On the campaign trail, Vance, with whom the governor will compete to peel away crucial Rust Belt votes, has already accused him of wanting to “ship more manufacturing jobs to China”.
And on social media, Richard Grenell, Trump’s former US ambassador to Germany, posted in response to the 60-year-old’s selection for the Democratic ticket: “Communist China is very happy with Tim Walz as Kamala’s VP pick. No one is more pro-China than Marxist Walz.”
In China itself, local internet users have even speculated that Walz was an undercover CIA agent responsible for stirring up the Tiananmen Square protests of 1989, according to The Times.
It’s an outlandish claim which appears to be premised solely on the fact that Walz happened to be in China at the time.
So what is the truth behind Walz’s links with China?
It’s true that the Nebraska native, then 25 and a novice teacher, taught English and American history and culture in Foshan in the southeastern Guangdong province between 1989 and 1990 as part of the WorldTeach program.
But there is no evidence that he engaged in any political activity during his time there – coming decades before his foray into politics.
Yet, the trip clearly made an impression on him and the young educator told The Star Herald newspaper in 1990 that his stay was “one of the best things” he had ever done. “If they had the proper leadership, there are no limits on what they could accomplish,” Walz said of the Chinese people.
In a later interview with The Hill in 2007, he remembered: “China was coming, and that’s the reason that I went.”
Years after that first trip, Walz and his wife Gwen set up a business called Educational Travel Adventures to organize summer trips to China for American high school students. They even chose the country for their honeymoon in 1994. The couple continued to run an exchange program there as part of the venture until 2003.
After entering the halls of Congress in 2007, Walz served on the Congressional-Executive Commission on China, focusing on human rights issues and frequently taking positions much more likely to anger Xi Jinping’s authoritarian government in Beijing than curry favor.
In 2010, he co-sponsored a House of Representatives motion condemning the arrest of activist and Nobel Peace Prize recipient Liu Xiaobo and fellow activist Huang Qi and, seven years later, the Hong Kong Human Rights and Democracy Act, calling for an end to human rights abuses in the former British colony in response to the independence protests led by Joshua Wong and others.
In other moves designed to infuriate President Xi, Walz met with the Dalai Lama in 2016 and called for greater religious freedoms for Tibet, attacked Chinese aggression in the South China Sea and criticized the country for allying itself with Russia in the wake of the outbreak of the war in Ukraine in February 2022.
However, unlike Trump, who started a punishing trade war with China during his presidency by raising import tariffs on Chinese goods, Walz has advocated for less “adversarial” relations with Beijing and greater cooperation in the wider interest of international harmony.

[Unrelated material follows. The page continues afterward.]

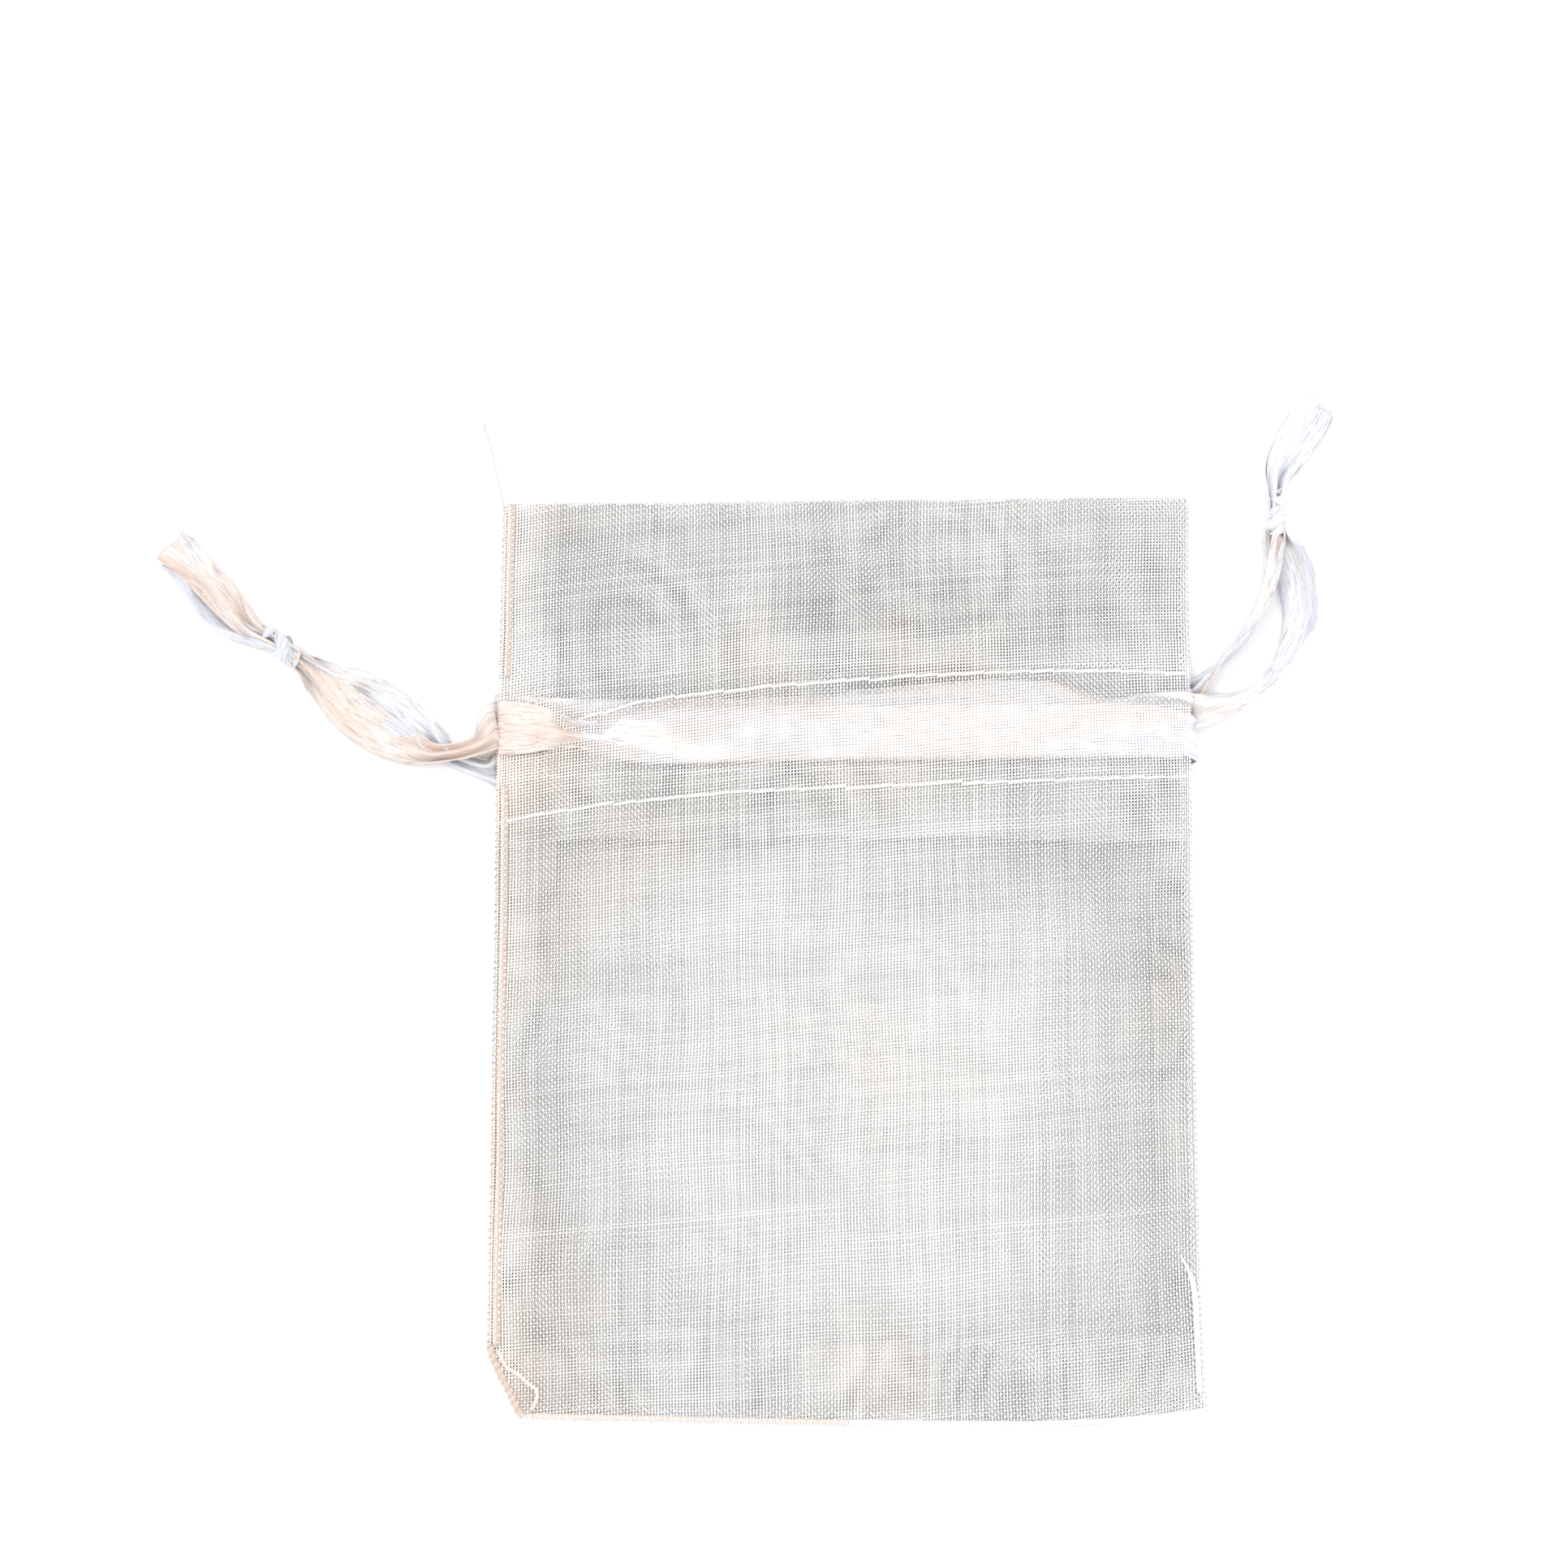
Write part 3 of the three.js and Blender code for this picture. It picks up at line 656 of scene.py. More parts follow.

“I think Walz is going to put a lot of people who care a lot about American foreign policy in this part of the world at ease, knowing that there is someone on the ticket who is informed, has spent time in the region, and is not starting from square one when it comes to learning about American foreign policy in East Asia,” Lev Nachman, a political scientist at National Taiwan University, told Voice of America this week.
For its part, Xi’s administration has refused to comment on Walz’s ascent other than to say that it is hoping for better relations with Washington in November – whichever side wins.